If we look at equation 2 the term R represents the amplitude of the wave. Now let us obtain the maximum values for R.
$R=2A\operatorname{Cos}(2\pi {{V}_{1}}t)$. The value of R will be maximum if $2\pi {{V}_{1}}t=\pm 1$. let us substitute ${{V}_{1}}$in the equation i.e.
$2\pi {{V}_{1}}t=\pm 1$
$2\pi \left( \dfrac{{{v}_{1}}-{{v}_{2}}}{2} \right)t=\pm 1$
$\pi ({{v}_{1}}-{{v}_{2}})t=n\pi $ hence t for maximum amplitude is, $t=\dfrac{1}{({{v}_{1}}-{{v}_{2}})}$. For n =1, $t=\dfrac{1}{({{v}_{1}}-{{v}_{2}})}$, for n=2, $t=\dfrac{2}{({{v}_{1}}-{{v}_{2}})}$
Subtracting the above consequent maxima we get, the time period of two successive maximas.

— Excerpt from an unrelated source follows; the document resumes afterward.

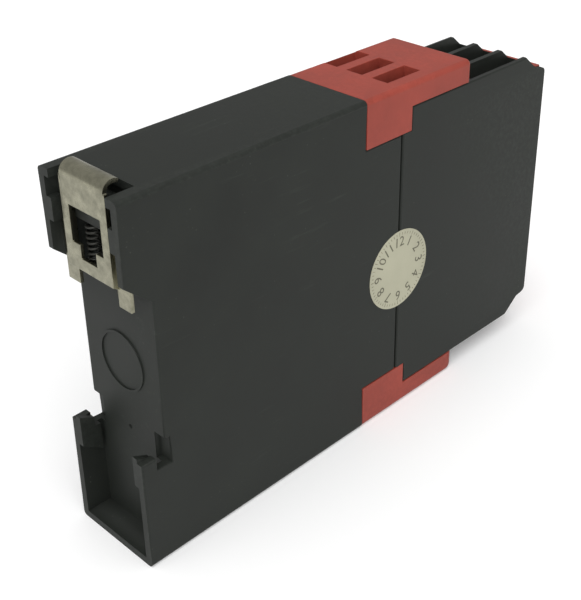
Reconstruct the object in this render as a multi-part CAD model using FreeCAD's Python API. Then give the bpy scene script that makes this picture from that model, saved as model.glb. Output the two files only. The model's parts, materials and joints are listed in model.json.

$\dfrac{2}{({{v}_{1}}-{{v}_{2}})}-\dfrac{1}{({{v}_{1}}-{{v}_{2}})}$
$\dfrac{1}{({{v}_{1}}-{{v}_{2}})}\sec $
Substituting the frequency of the source we get,
${{v}_{1}}=255Hz\text{ and }{{v}_{2}}=250Hz$
$\dfrac{1}{({{v}_{1}}-{{v}_{2}})}\sec $
$\dfrac{1}{(255-250)}\sec $

Hence the answer to the above question is $\dfrac{1}{5}\sec =0.2\sec $.

Note:
If the difference in the frequency is more than 10, beats will be produced. But the number of beats will be more than 10 which is not possible for the human ear to feel this difference in intensity of sound. The Expression for beats frequency is ${{v}_{BEAT}}={{v}_{1}}-{{v}_{2}}$ since $\text{time period}=\dfrac{\text{1}}{\text{frequency}}$.